Considérant qu’il résulte de tout ce qui précède que l’ASSOCIATION BIEN ETRE est fondée à soutenir que c’est à tort que, par le jugement attaqué, le Tribunal administratif de Rennes a rejeté ses demandes ;


Sur les conclusions tendant à l’application des dispositions de l’article L. 761-1 du code de justice administrative :


Considérant, d’une part, il y a lieu, dans les circonstances de l’espèce, en application de ces dispositions, de mettre à la charge de la communauté de communes de Dinan le versement d’une somme de 2 000 euros à l’ASSOCIATION BIEN ETRE au titre des frais exposés et non compris dans les dépens ; que, d’autre part, ces dispositions font obstacle à ce que soit mis à la charge de l’ASSOCIATION BIEN ETRE, qui n’est pas la partie perdante dans la présente instance, le versement de la somme que la communauté de communes de Dinan demande au titre des frais de même nature qu’elle a exposés ;



DÉCIDE :


Article 1er : Le jugement du 12 mars 2009 du Tribunal administratif de Rennes est annulé.

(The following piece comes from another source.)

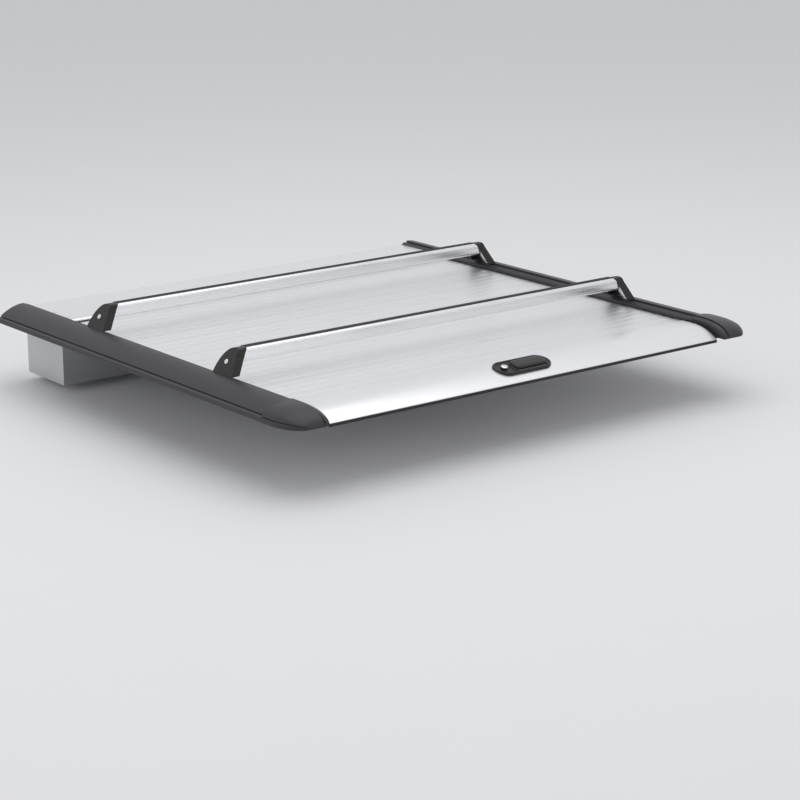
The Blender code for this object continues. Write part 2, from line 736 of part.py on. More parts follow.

Article 2 : La délibération 5a du 19 décembre 2005 du conseil de la communauté de communes de Dinan en tant qu’elle décide l’implantation d’une aire d’accueil des gens du voyage sur la parcelle cadastrée à la section AZ sous le n° 20, sur le territoire de la commune de Quévert et approuve le principe de l’acquisition, à cet effet, de cette parcelle au prix de 28 381 euros (vingt-huit mille trois cent quatre vingt un euros), et la délibération 7a du 9 juillet 2007 de ce même conseil en tant qu’elle approuve le projet définitif d’aire d’accueil des gens du voyage sur cette parcelle et autorise le président de la communauté de communes à déposer une demande de permis de construire sur ladite parcelle, sont annulées.

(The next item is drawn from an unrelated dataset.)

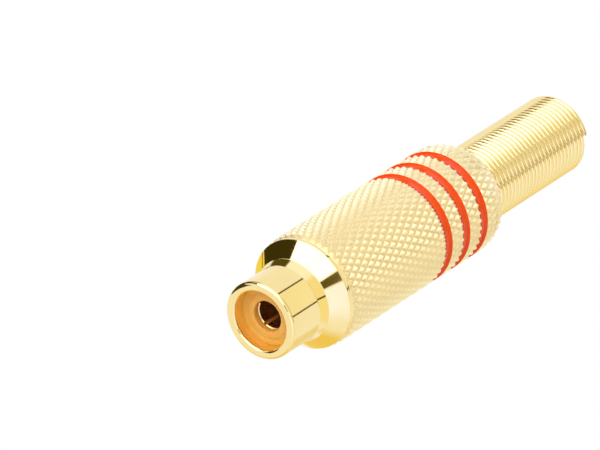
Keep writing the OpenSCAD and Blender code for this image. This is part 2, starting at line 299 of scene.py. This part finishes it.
def clear_film():
    """Thin clear film rolled to a tube, with faint draw lines along it."""
    finish = Finish("clear_film", Transmission_Weight=0.92, IOR=1.3)
    x, y, z, r = finish.place()
    lines = finish.noise(finish.vector(x * 3.0, y * 3.0, z * 0.15), 1.5, 2.0)
    finish.drive(
        Base_Color=finish.mix(lines, (0.9, 0.95, 0.96, 1), (0.97, 0.98, 0.98, 1)),
        Roughness=0.08 + 0.14 * lines,
        Normal=finish.bump(lines, 0.1, 0.00004),
    )
    return finish


CONTACT_GOLD = contact_gold()
AMBER = amber_insulator()
ENAMEL = red_enamel()
TINNED = tinned_sheet()
FIBRE = fibre_board()
FILM = clear_film()


# Mesh making


def face_outwards(bm):
    """Turns the faces of each separate shell outwards, a thin ridge's too."""
    bmesh.ops.recalc_face_normals(bm, faces=bm.faces)
    bm.normal_update()
    waiting = set(bm.faces)
    while waiting:
        shell = [waiting.pop()]
        for face in shell:
            beside = {other for edge in face.edges for other in edge.link_faces} & waiting
            waiting -= beside
            shell.extend(beside)
        if sum(face.normal.dot(face.calc_center_median()) * face.calc_area() for face in shell) < 0:
            bmesh.ops.reverse_faces(bm, faces=shell)


def finished(bm, name, finish, body, *stands_for, sharp=40.0):
    """Closes a mesh up, brings it to metres, and puts it in place of its solid."""
    bmesh.ops.remove_doubles(bm, verts=bm.verts, dist=1e-4)
    face_outwards(bm)
    bmesh.ops.scale(bm, vec=(MM, MM, MM), verts=bm.verts)
    mesh = bpy.data.meshes.new(name)
    bm.to_mesh(mesh)
    bm.free()
    mesh.shade_smooth()
    mesh.set_sharp_from_angle(angle=math.radians(sharp))
    mesh.materials.append(finish.material)
    piece = bpy.data.objects.new(name, mesh)
    scene.collection.objects.link(piece)
    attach(piece, body)
    if stands_for:
        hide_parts(*stands_for)
    flats = piece.modifiers.new("flats", "WEIGHTED_NORMAL")
    flats.keep_sharp = True
    return piece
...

Article 3 : La communauté de communes de Dinan versera à l’ASSOCIATION BIEN ETRE une somme de 2 000 euros (deux mille euros) au titre de l’article L. 761-1 du code de justice administrative.

Article 4 : Les conclusions de la communauté de communes de Dinan tendant au bénéfice des dispositions de l’article L. 761-1 du code de justice administrative sont rejetées.

Article 5 : Le présent arrêt sera notifié à l’ASSOCIATION BIEN ETRE et à la communauté de communes de Dinan (Côtes d’Armor).